# What is expected
Starting at the first line of the data below, retype every line up to and including the one containing "glued up from".

Modeling code records:
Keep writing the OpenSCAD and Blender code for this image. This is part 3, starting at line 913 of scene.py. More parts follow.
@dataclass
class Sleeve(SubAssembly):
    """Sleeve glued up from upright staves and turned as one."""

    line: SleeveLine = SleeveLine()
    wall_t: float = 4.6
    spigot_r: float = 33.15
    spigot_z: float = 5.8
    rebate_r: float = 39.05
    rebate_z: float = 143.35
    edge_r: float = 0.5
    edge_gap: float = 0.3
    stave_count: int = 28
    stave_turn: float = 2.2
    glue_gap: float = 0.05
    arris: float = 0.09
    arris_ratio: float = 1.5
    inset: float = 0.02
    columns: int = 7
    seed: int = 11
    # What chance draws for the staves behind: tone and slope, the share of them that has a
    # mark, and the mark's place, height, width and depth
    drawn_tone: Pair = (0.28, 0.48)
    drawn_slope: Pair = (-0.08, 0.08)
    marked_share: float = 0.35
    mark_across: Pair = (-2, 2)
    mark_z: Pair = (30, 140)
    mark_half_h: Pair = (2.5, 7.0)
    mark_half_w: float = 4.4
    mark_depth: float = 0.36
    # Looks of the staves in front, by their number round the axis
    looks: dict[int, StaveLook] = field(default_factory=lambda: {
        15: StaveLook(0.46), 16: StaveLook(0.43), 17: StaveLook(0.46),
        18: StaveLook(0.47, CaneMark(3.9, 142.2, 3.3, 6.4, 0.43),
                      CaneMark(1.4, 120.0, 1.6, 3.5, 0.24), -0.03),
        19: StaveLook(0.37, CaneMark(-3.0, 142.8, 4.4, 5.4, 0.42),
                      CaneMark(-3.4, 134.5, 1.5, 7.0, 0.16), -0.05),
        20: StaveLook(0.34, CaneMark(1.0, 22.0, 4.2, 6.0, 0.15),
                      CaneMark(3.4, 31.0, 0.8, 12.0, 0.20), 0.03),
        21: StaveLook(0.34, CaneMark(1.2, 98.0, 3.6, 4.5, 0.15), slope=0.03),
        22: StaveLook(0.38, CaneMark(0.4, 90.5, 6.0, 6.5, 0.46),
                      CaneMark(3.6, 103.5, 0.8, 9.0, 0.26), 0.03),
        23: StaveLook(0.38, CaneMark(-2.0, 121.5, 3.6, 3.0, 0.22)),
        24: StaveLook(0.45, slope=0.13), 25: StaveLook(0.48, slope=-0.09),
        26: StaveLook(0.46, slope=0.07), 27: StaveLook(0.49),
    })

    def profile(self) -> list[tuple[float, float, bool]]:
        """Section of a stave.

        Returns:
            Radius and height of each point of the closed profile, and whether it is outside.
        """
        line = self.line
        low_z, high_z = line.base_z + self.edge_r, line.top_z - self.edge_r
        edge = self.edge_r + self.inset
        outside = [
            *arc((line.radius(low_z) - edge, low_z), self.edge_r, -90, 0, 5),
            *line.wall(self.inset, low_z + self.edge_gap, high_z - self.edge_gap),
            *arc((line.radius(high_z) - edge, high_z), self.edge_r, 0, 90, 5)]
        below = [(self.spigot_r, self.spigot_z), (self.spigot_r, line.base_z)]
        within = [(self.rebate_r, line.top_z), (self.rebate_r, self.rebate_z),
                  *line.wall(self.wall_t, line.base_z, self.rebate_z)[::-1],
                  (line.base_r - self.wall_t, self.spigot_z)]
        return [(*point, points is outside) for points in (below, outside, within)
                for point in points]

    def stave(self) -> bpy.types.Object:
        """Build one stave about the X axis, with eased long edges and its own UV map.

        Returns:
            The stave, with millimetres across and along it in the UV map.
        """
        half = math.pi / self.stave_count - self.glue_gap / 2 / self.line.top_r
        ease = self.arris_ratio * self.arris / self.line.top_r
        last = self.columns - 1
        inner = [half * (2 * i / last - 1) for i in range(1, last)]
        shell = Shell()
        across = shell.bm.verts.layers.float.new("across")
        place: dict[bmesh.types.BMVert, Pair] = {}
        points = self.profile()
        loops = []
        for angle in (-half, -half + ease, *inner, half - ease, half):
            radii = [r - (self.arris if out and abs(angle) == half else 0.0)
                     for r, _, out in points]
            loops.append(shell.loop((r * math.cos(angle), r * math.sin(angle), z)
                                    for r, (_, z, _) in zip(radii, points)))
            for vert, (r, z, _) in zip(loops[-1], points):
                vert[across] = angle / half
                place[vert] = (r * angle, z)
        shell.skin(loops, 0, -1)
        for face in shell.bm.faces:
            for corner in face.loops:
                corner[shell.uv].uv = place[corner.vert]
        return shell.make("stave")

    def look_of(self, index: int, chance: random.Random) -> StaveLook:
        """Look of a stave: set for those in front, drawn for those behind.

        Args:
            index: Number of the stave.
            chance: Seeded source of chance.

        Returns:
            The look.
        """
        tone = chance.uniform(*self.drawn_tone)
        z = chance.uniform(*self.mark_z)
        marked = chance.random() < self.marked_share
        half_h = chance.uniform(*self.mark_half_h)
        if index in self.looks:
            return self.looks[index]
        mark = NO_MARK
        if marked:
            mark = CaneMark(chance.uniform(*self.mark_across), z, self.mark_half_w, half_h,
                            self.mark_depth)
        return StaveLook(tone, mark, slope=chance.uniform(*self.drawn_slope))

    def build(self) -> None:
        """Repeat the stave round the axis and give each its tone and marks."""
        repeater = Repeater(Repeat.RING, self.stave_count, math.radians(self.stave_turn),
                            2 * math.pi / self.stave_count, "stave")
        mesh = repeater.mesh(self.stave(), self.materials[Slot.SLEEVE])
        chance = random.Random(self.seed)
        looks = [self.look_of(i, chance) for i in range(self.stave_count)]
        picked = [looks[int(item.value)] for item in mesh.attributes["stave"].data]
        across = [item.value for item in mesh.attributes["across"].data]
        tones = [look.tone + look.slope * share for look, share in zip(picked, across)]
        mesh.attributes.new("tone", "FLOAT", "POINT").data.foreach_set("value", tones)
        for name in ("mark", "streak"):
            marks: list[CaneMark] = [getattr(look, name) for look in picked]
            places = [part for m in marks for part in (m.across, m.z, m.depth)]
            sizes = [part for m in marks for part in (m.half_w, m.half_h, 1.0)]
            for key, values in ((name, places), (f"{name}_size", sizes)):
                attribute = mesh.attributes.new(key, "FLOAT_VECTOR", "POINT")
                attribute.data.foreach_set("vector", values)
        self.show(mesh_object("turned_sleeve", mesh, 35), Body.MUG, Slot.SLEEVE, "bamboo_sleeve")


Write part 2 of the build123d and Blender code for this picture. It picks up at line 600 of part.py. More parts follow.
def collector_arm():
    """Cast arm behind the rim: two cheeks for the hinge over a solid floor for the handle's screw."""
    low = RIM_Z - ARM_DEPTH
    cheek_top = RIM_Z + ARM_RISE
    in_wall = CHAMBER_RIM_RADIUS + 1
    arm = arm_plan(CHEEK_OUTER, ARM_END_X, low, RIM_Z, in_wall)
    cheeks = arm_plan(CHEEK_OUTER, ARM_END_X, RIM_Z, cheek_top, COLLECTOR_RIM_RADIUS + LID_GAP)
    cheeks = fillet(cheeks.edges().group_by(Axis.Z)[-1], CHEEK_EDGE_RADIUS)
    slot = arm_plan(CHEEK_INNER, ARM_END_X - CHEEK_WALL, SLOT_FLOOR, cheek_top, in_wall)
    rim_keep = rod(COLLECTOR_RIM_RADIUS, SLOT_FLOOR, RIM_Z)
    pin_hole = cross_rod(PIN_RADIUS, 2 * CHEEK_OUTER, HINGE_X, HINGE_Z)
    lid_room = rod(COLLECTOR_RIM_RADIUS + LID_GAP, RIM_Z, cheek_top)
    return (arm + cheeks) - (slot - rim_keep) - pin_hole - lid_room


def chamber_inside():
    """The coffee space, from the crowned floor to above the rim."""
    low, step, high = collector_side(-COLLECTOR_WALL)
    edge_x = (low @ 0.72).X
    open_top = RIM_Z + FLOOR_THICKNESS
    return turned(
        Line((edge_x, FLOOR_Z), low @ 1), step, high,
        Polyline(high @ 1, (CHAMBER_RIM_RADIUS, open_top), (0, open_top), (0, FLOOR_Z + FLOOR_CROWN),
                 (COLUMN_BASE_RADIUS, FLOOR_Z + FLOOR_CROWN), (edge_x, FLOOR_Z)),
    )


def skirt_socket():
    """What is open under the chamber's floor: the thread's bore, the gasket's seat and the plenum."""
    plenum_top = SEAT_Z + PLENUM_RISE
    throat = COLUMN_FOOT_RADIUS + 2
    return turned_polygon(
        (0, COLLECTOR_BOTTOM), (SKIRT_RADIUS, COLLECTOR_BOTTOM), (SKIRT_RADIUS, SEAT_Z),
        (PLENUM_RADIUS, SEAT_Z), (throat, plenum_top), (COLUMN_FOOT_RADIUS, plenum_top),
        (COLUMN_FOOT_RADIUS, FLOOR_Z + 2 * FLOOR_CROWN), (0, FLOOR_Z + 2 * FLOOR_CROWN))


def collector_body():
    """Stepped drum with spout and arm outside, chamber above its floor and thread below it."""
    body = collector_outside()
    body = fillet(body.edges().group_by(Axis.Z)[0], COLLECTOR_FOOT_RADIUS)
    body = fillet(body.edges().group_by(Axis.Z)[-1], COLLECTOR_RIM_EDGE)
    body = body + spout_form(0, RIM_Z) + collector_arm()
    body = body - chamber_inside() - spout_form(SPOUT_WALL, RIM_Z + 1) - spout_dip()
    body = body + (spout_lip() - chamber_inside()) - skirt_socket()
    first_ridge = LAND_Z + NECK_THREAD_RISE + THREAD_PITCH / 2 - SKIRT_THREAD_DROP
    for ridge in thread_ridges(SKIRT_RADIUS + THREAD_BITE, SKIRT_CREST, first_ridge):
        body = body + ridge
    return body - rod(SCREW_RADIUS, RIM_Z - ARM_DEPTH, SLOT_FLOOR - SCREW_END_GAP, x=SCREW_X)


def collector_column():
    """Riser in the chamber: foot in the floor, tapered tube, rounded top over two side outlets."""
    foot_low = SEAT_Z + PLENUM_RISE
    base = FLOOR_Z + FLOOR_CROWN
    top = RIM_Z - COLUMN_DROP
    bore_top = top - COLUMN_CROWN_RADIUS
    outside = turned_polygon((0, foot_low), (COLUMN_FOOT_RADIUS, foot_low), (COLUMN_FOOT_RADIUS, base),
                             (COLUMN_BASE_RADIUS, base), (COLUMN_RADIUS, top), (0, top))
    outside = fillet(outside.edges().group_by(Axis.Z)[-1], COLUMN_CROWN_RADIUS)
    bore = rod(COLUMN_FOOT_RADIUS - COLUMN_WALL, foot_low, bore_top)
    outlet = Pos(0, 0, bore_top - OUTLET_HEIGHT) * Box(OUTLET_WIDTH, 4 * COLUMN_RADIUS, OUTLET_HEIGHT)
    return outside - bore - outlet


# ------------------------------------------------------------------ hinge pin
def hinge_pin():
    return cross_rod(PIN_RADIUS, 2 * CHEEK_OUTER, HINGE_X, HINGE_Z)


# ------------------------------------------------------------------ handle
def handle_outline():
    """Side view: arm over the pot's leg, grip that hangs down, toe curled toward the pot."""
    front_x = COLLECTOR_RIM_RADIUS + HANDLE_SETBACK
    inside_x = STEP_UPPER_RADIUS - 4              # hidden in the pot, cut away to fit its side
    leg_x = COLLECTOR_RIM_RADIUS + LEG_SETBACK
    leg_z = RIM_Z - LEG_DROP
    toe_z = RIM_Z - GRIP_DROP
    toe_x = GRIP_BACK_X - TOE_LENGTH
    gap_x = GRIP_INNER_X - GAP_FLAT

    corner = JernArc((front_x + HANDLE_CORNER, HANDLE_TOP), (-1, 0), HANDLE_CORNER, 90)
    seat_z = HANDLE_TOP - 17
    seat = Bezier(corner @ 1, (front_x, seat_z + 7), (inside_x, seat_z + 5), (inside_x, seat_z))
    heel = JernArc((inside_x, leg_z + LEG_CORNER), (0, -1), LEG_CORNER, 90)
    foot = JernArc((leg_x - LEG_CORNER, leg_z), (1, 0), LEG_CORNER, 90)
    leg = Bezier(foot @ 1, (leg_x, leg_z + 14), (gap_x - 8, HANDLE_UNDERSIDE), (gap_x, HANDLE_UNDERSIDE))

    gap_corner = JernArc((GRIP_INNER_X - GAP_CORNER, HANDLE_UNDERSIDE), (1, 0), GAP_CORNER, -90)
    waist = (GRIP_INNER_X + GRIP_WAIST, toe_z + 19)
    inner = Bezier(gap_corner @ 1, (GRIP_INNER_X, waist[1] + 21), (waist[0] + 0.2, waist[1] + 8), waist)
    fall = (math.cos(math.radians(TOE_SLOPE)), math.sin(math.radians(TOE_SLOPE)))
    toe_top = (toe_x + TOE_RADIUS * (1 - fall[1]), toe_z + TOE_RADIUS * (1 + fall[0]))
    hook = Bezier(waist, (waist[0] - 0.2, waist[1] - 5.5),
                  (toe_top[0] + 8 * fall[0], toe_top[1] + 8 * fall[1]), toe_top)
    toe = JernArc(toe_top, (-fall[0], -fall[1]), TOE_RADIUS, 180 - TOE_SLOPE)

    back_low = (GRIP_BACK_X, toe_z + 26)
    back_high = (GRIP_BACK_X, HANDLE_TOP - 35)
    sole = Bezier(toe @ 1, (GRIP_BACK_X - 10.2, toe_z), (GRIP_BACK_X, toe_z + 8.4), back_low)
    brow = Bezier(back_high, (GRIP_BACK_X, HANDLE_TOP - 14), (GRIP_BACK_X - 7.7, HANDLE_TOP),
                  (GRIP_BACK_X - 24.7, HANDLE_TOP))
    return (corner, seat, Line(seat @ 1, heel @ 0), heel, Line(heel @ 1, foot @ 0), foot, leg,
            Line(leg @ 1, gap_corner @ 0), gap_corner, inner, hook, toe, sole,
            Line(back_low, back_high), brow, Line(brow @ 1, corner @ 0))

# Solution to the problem
Keep writing the OpenSCAD and Blender code for this image. This is part 3, starting at line 913 of scene.py. More parts follow.
@dataclass
class Sleeve(SubAssembly):
    """Sleeve glued up from upright staves and turned as one."""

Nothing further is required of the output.